Es ist mir bewusst, dass ich hier in der Minderheit bin. Gerade erst heute bin ich im Internet auf einen Artikel mit dem Titel „Die Zukunft des Vergnügens“ gestoßen. Dem Artikel nach werden wir bald mehr Spaß als je zuvor haben – dank größerer, flacherer Fernsehbildschirme und High-Definition-Videos, deren Leistung durch realitätsgetreuen Sound verbessert wird, der in der Lage sein wird, ein Flüstern in Ihren Ohren zu simulieren. Für all jene, „die es satt haben, auf dem Sofa herumzulungern“, wird es tragbare Geräte geben, die Kabelfernsehen empfangen sowie eine neue Generation von Fernbedienungen, die die Steuerung von all diesem Vergnügen zu einem Kinderspiel machen.

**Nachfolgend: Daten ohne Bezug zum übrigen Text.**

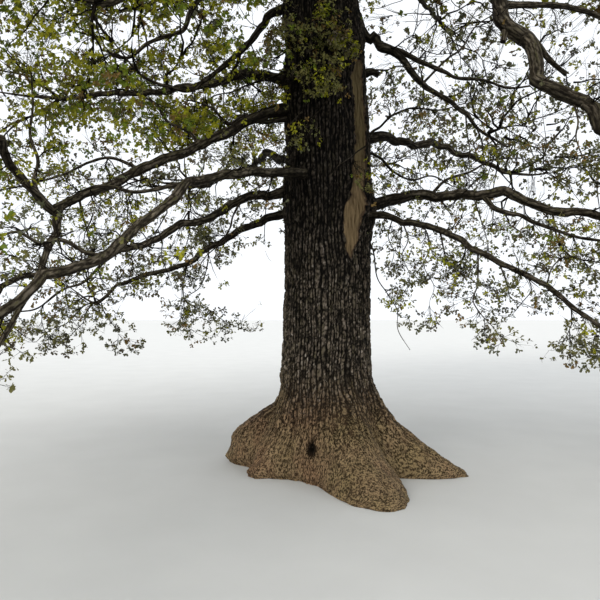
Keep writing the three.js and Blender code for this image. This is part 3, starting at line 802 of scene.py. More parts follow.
class Bench:
    """Adds and links the nodes of one material, group or world."""

    def __init__(self, tree: bpy.types.NodeTree) -> None:
        """Starts on an empty tree."""
        self.tree = tree
        tree.nodes.clear()

    @classmethod
    def material(cls, name: str) -> tuple[Material, "Bench"]:
        """Starts a material.

        Args:
            name: Its name.

        Returns:
            The material and its bench.
        """
        material = bpy.data.materials.new(name)
        material.use_nodes = True
        return material, cls(material.node_tree)

    def put(self, kind: str, links: dict | None = None, **settings: object) -> bpy.types.Node:
        """Adds a node.

        Args:
            kind: Its Blender type.
            links: What goes into each input: another node's output, or a value.
            settings: Its own properties.

        Returns:
            The node.
        """
        node = self.tree.nodes.new(kind)
        for key, value in settings.items():
            setattr(node, key, value)
        for key, value in (links or {}).items():
            if isinstance(value, Socket):
                self.tree.links.new(value, node.inputs[key])
            else:
                node.inputs[key].default_value = value
        return node

    def attribute(self, name: str) -> Socket:
        """A number kept at each of the mesh's vertices."""
        return self.put("ShaderNodeAttribute", attribute_name=name).outputs["Fac"]

    def height(self, vector: Socket) -> Socket:
        """A vector's Z."""
        return self.put("ShaderNodeSeparateXYZ", {0: vector}).outputs["Z"]

    def noise(self, where: Socket, scale: object, detail: float, roughness: float = 0.5) -> Socket:
        """A noise's level at a place."""
        links = {"Vector": where, "Scale": scale, "Detail": detail, "Roughness": roughness}
        return self.put("ShaderNodeTexNoise", links).outputs["Fac"]

    def sum(self, kind: str, *numbers: object, clamped: bool = True) -> Socket:
        """A sum, product or the like of numbers, held between 0 and 1 where it is clamped."""
        links = dict(enumerate(numbers))
        return self.put("ShaderNodeMath", links, operation=kind, use_clamp=clamped).outputs[0]

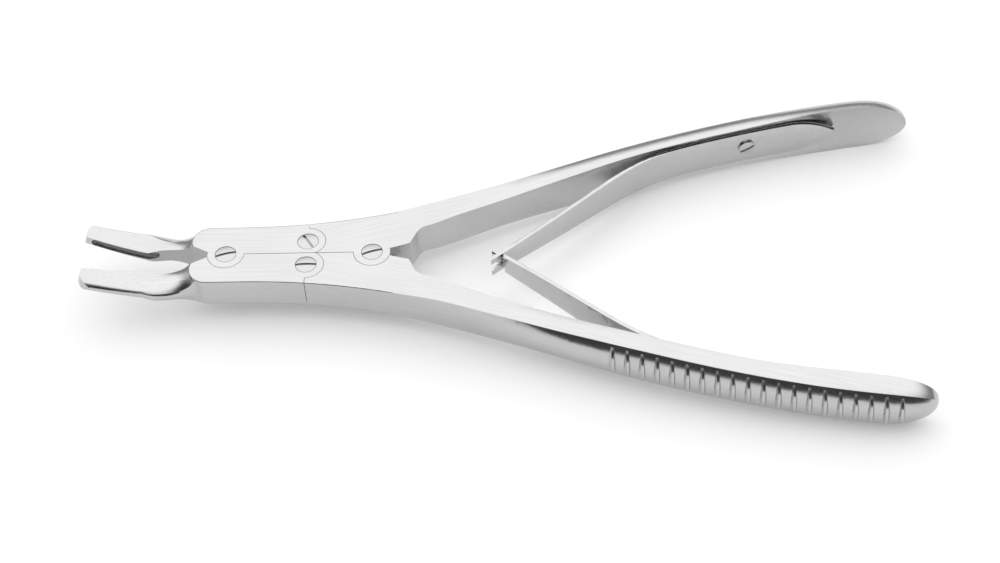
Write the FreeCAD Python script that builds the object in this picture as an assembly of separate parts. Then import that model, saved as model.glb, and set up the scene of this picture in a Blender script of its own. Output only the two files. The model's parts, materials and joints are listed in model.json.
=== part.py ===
"""Double-action bone rongeur, 18 cm, with upward curved narrow jaws and two leaf springs.

Four forged levers make the linkage: two jaws meet at the front pivot, two handles at the
rear pivot, and each jaw tail is linked to the front of the handle on its own side. All
lengths are millimetres. The shapes are drawn with the front pivot at x = 0, handles
towards +X and half the thickness on each side of z = 0, then moved so that the origin
lies under the middle of the open instrument.
"""
import FreeCAD, Part
import math
import os
from FreeCAD import Vector

# Linkage, in plan, with the jaws open
pivot_span = 31.0
link_x = 17.25
link_y = 3.32
jaw_open_deg = 8.4

# Joint box
box_thickness = 6.9
cheek_share = 1.0 / 3.0
front_lobe_radius = 3.85
rear_lobe_radius = 3.85
link_lobe_radius = 3.72
box_front_half_width = 7.9
box_flare_start = 3.0
box_flare_power = 2.1
box_flare_steps = 4
swell_lead = 5.0
edge_round = 0.35

# Clearances
parting_gap = 0.12
split_gap = 0.12
lobe_gap = 0.10
slot_relief = 0.7
lap_gap = 0.06
pin_gap = 0.03
head_gap = 0.1
seat_gap = 0.02
rim_gap = 0.06

# Pivot and link screws
shank_radius = 1.5
thread_radius = 1.2
head_radius = 2.18
head_depth = 1.1
head_dome = 0.2
dome_fullness = 0.76
screw_slot_width = 0.6
screw_slot_depth = 0.65
front_slot_deg = 16.0
rear_slot_deg = 19.0
upper_slot_deg = -57.0
lower_slot_deg = 1.0

# Notches before the front pivot and behind the rear pivot
front_notch_start = 3.9
front_notch_slot = 1.2
front_notch_half = 0.72
front_notch_length = 3.5
front_notch_rise = 1.93
rear_notch_start = 0.6
rear_notch_half = 2.3
rear_notch_reach = 7.9
rear_notch_wall = 5.2
rear_notch_lean = 1.3
rear_notch_bend = 0.33

# Jaws: rounded shoulder, then the neck, which is deepest about a third of the way along
shoulder_round = 4.0
shoulder_slant = 1.7
neck_length = 9.8
neck_top = 1.27
neck_bottom = -1.8
neck_fall = 0.19
neck_inset = 0.82
neck_waist = 1.15
neck_drop = 1.35
neck_keel = 0.45
neck_ease = 1.6
neck_crown = 0.35
neck_stations = (0, 0.15, 0.33, 0.55, 0.78)
neck_inset_skew = 1.3
neck_drop_skew = 0.6

# Jaws: blade, which climbs in a slow curve to its tip
jaw_reach = 30.7
jaw_back_y = 8.45
jaw_rim_height = 2.35
jaw_tip_height = 2.05
jaw_lift = 0.22
jaw_rise_deg = 12.0
jaw_curve_radius = 105.0
jaw_ease = 0.6
jaw_ease_drop = 0.5
jaw_ease_bow = 0.1
jaw_foot_share = 0.7
jaw_back_round = 0.95
blade_steps = 4
tip_corner_radius = 3.0
tip_margin = 0.3
tip_nose = 1.2
tip_lean = 0.3

# Hollow of the jaws
cup_width = 1.8
cup_ledge = 0.06
cup_depth = 2.5
cup_end_wall = 1.6
cup_length = 14.2

# Handles
handle_lead = 15.0
handle_length = 115.0
handle_tip_y = 39.2
inner_root_back = 3.0
inner_root_y = 7.2
inner_root_deg = 19.9
inner_root_pull = 5.2
inner_tip_deg = 3.6
inner_tip_pull = 45.4
grip_length = 54.0
paddle_length = 38.0
paddle_blend = 22.0
shaft_level = 12.0
shaft_half_height = 3.88
grip_inner_half_height = 5.2
paddle_inner_half_height = 6.1
grip_outer_half_height = 4.6
grip_band = 3.7
shaft_band_extra = 2.4
band_fade = 18.0
band_close = 0.7
grip_bulge = 1.7
bulge_length = 44.0
grip_crown = 0.3
crown_length = 30.0
dish_depth = 1.1
dish_lead = 16.0
end_round = 12.0
shaft_stations = 11
swell_stations = 4

# Grip ribs, counted from the paddle end
rib_count = 20
rib_pitch = 3.0
rib_end_gap = 7.6
rib_height = 0.6
rib_root = 0.7
rib_top_width = 0.5
rib_foot_width = 2.2
rib_end_margin = 0.5

# Leaf springs and their screws
leaf_thickness = 0.8
leaf_root_half = 4.0
leaf_tip_half = 2.3
leaf_root_back = 15.6
leaf_seat_length = 30.4
leaf_cross_lead = 27.0
leaf_cross_deg = 39.0
leaf_root_pull = 16.2
leaf_tip_pull = 33.8
leaf_taper_lead = 12.0
leaf_point_length = 9.5
leaf_point_round = 0.7
leaf_point_bow = 0.75
leaf_overrun = 1.9
leaf_trim = 0.8
leaf_shoulder = 0.8
leaf_slot_extra = 0.4
leaf_seat = 0.38
hook_half = 0.8
hook_slot_half = 0.98
leaf_screw_back = 19.6
leaf_screw_head = 1.75
leaf_screw_head_height = 0.7
leaf_screw_rim_height = 0.42
leaf_screw_slot_depth = 0.45
leaf_screw_radius = 1.0
leaf_screw_length = 3.2
leaf_hole_gap = 0.1
leaf_slot_deg = 35.0

# Worked out from the sizes above
half = box_thickness / 2
tongue_half = half * (1 - 2 * cheek_share)
part_y = parting_gap / 2
handle_start = pivot_span + handle_lead
handle_tip_x = pivot_span + handle_length
swell_start = pivot_span + swell_lead
inner_root_x = handle_start - inner_root_back
shoulder_x = -(front_notch_start + front_notch_length)
shoulder_y = front_notch_half + front_notch_rise
blade_x = shoulder_x - neck_length
rib_last = handle_tip_x - rib_end_gap
leaf_root_x = handle_tip_x - leaf_root_back
leaf_leave_x = leaf_root_x - leaf_seat_length
leaf_screw_x = leaf_root_x - leaf_screw_back
leaf_cross_x = pivot_span + leaf_cross_lead
far = 4 * half
wide = handle_tip_y
up = Vector(0, 0, 1)


def cylinder(radius, x, y, low, high):
    return Part.makeCylinder(radius, high - low, Vector(x, y, low))


def prism(edges, low, high):
    """Closed plan outline, raised from low to high."""
    face = Part.Face(Part.Wire(Part.__sortEdges__(edges)))
    face.translate(Vector(0, 0, low))
    return face.extrude(Vector(0, 0, high - low))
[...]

Gut, mir gefällt ein simuliertes Flüstern im Ohr wahrscheinlich ebenso wie jedem anderen. Das Laufen aber hat mich schon vor langer Zeit gelehrt, dass das Verständnis von Vergnügen, das dieser Artikel suggerierte – das passive Aufnehmen künstlicher Unterhaltung –, eher für die Art Menschen ist, die sagen „Ich sehe Läufer nie lächeln“ als für die, die mit dieser lahmen Beobachtung beschrieben werden, sprich: die Läufer. (Kurze Anmerkung: Erstens guckt Ihr nicht genau genug hin, und zweitens, selbst wenn dem so wäre: na und? Es wäre ziemlich interessant zu sehen, was diese Leute sagen würden, wenn man sie bei ihrem Abendessen unterbrechen und fragen würde, warum sie nicht lächeln.)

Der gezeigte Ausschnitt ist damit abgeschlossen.